Scientific classification
- Kingdom: Plantae
- Clade: Tracheophytes
- Clade: Angiosperms
- Clade: Eudicots
- Clade: Asterids
- Order: Ericales
- Family: Ericaceae
- Genus: Leucopogon
- Species: L. fimbriatus
- Binomial name: Leucopogon fimbriatus Stschegl.
- Synonyms: Styphelia fimbriata (Stschegl.) F.Muell.; Styphelia brachycephala auct. non (DC.) F.Muell.: Mueller, F.J.H. von (1867), Fragmenta Phytographiae Australiae;

= Leucopogon fimbriatus =

- Genus: Leucopogon
- Species: fimbriatus
- Authority: Stschegl.
- Synonyms: Styphelia fimbriata (Stschegl.) F.Muell., Styphelia brachycephala auct. non (DC.) F.Muell.: Mueller, F.J.H. von (1867), Fragmenta Phytographiae Australiae

Species of plant

Leucopogon fimbriatus is a species of flowering plant in the heath family Ericaceae and is endemic to the south-west of Western Australia. It is a bushy, erect or sprawling shrub with overlapping egg-shaped or oblong leaves and spikes of tube-shaped white flowers on the ends of branches.

==Description==
Leucopogon fimbriatus is a bushy, erect or sprawling, densely-branched shrub that typically grows to a height of 0.15–1 m, its branches covered with soft hairs. The leaves overlap each other and are erect, egg-shaped or oblong, and usually less than 2.1 mm long. The flowers are arranged on the ends of branches in dense spikes of a few flowers with leaf-like bracts and broad, keeled bracteoles at the base. The sepals are about 2 mm long and the petals white, about 4 mm long, the lobes longer than the petal tube.

==Taxonomy==
Leucopogon fimbriatus was first formally described in 1859 by Sergei Sergeyevich Sheglejev in the Bulletin de la Société impériale des naturalistes de Moscou from specimens collected by James Drummond. The specific epithet (fimbriatus) means "fringed", referring to the leaves.

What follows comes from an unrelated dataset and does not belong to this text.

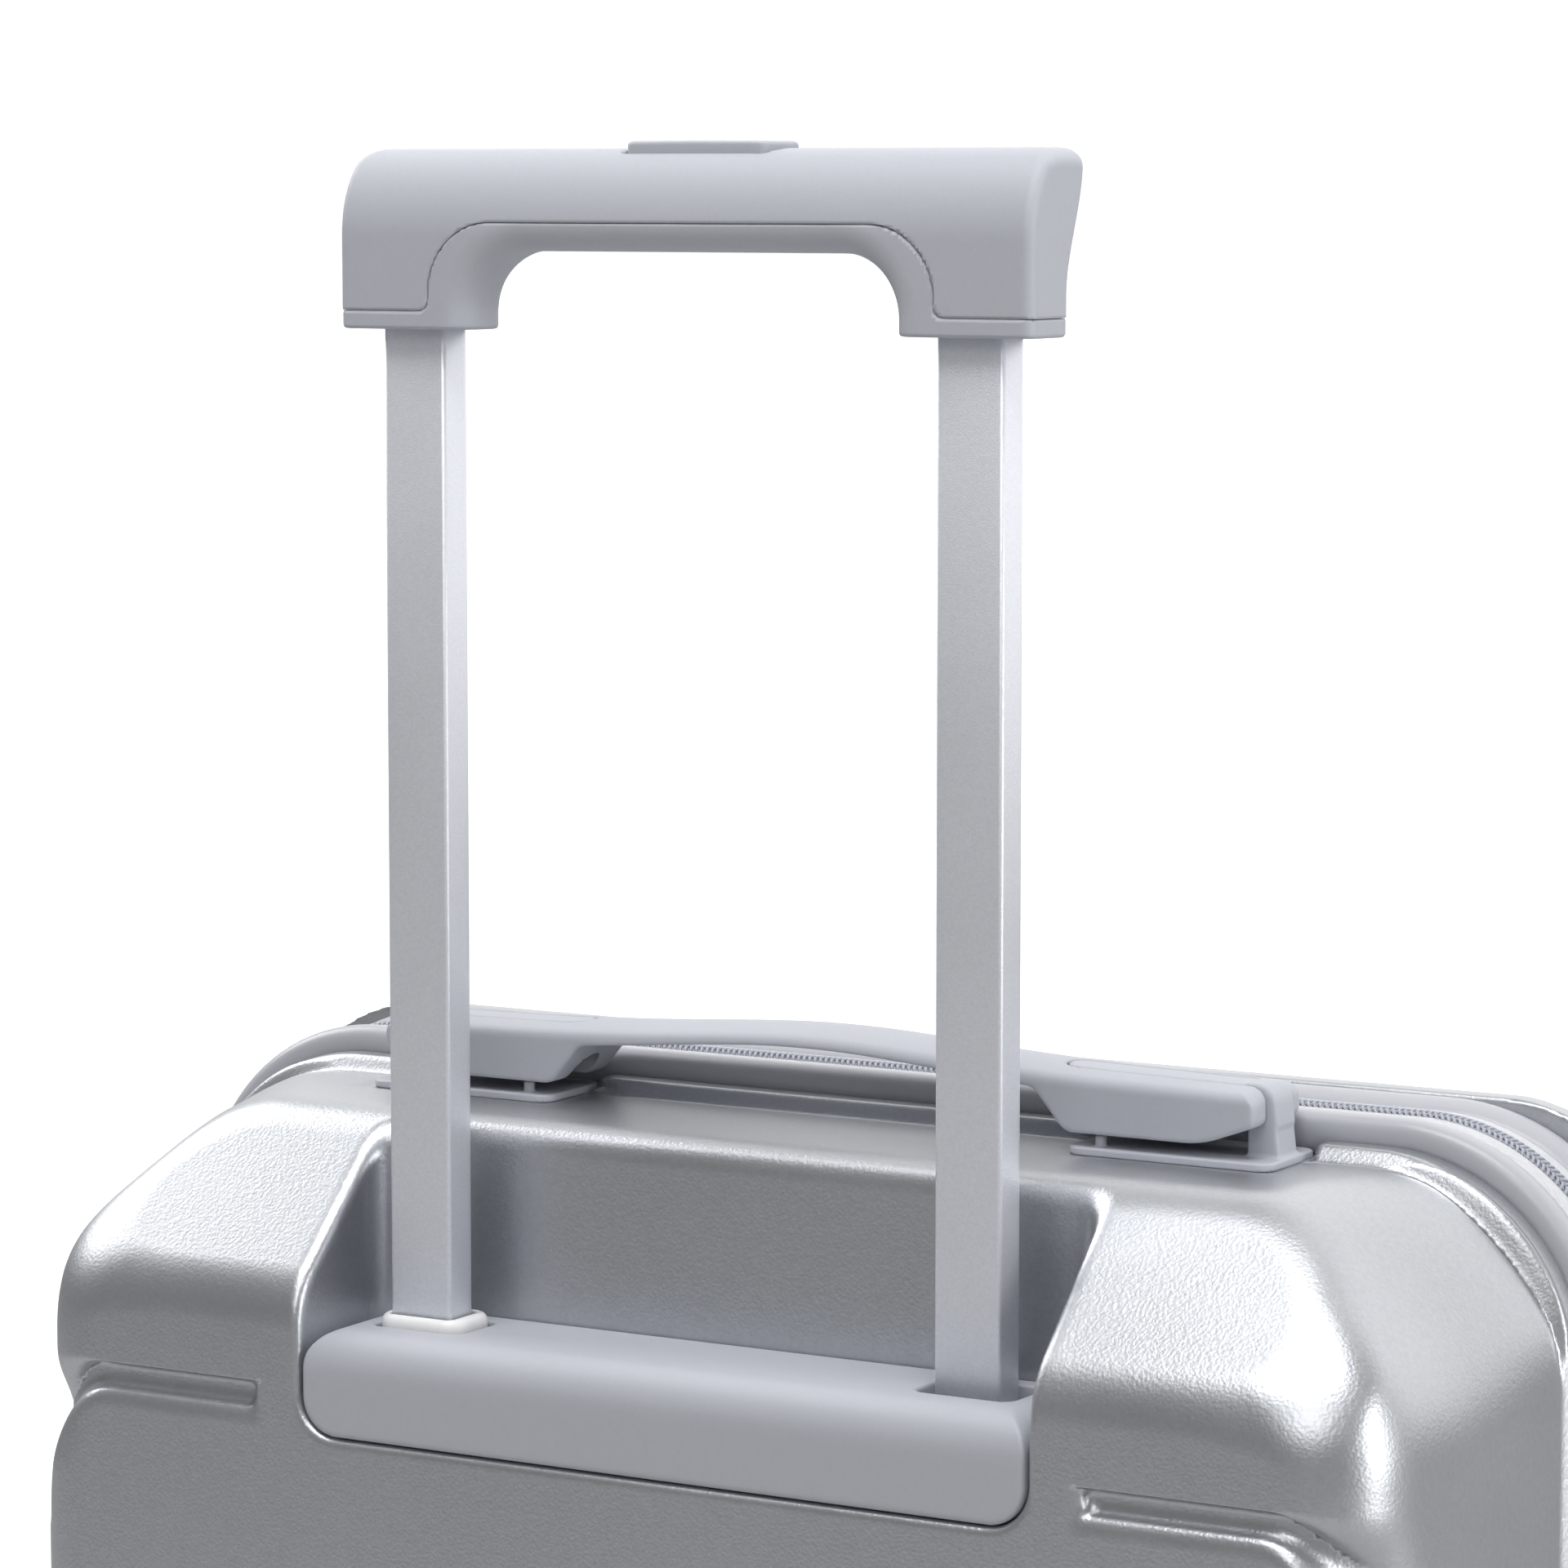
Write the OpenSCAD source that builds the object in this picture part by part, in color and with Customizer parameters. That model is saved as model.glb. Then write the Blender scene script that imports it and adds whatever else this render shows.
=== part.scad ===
// Cabin suitcase: two hard shells closed by a zip, a two-stage pull handle,
// a carry handle, a combination lock and four swivelling wheels.
// +X is the lock side, -X the hinge side, -Y the pull-handle side, +Z up,
// and the floor under the wheels is Z = 0.

/* [Case] */
// Width over the rim
rim_w = 377; // [374:1:380]
// Depth from the rear face to the front face
case_d = 222; // [220:1:226]
// Height of the lowest point of the rim
rim_low = 40.5; // [40:0.5:41.5]
// Height of the highest point of the rim
rim_high = 537.5; // [536:0.5:539]
// Corner radius of the rim
rim_r = 52; // [50:1:54]
// Corner radius of the shells, seen from behind
shell_r = 78; // [74:1:80]
// Wall of the moulded shells
wall = 2.2; // [2:0.1:2.6]
// How far the shells lie inside the rim
shell_inset = 4; // [3.5:0.5:4.5]
// How far each side wall leans in from the rim to the face
side_draft = 10.3; // [9:0.1:11]

/* [Pull handle] */
// Distance between the two tube centres
tube_gap = 142.4; // [141:0.2:144]
// Width of an inner tube
tube_w = 16.4; // [16:0.1:16.8]
// Depth of an inner tube
tube_d = 12; // [11.6:0.1:12.4]
// Wall of the tubes
tube_wall = 1; // [0.9:0.1:1.1]
// Height of the underside of the grip
grip_low = 711; // [709:1:713]
// Height of the grip
grip_h = 41.2; // [40.8:0.2:42]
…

==Distribution and habitat==
This leucopogon often grows in sandy soil and occurs in the Avon Wheatbelt, Coolgardie, Esperance Plains, Jarrah Forest and Mallee bioregions of south-western Western Australia.

==Conservation status==
Leucopogon fimbriatus is listed as "not threatened" by the Government of Western Australia Department of Biodiversity, Conservation and Attractions.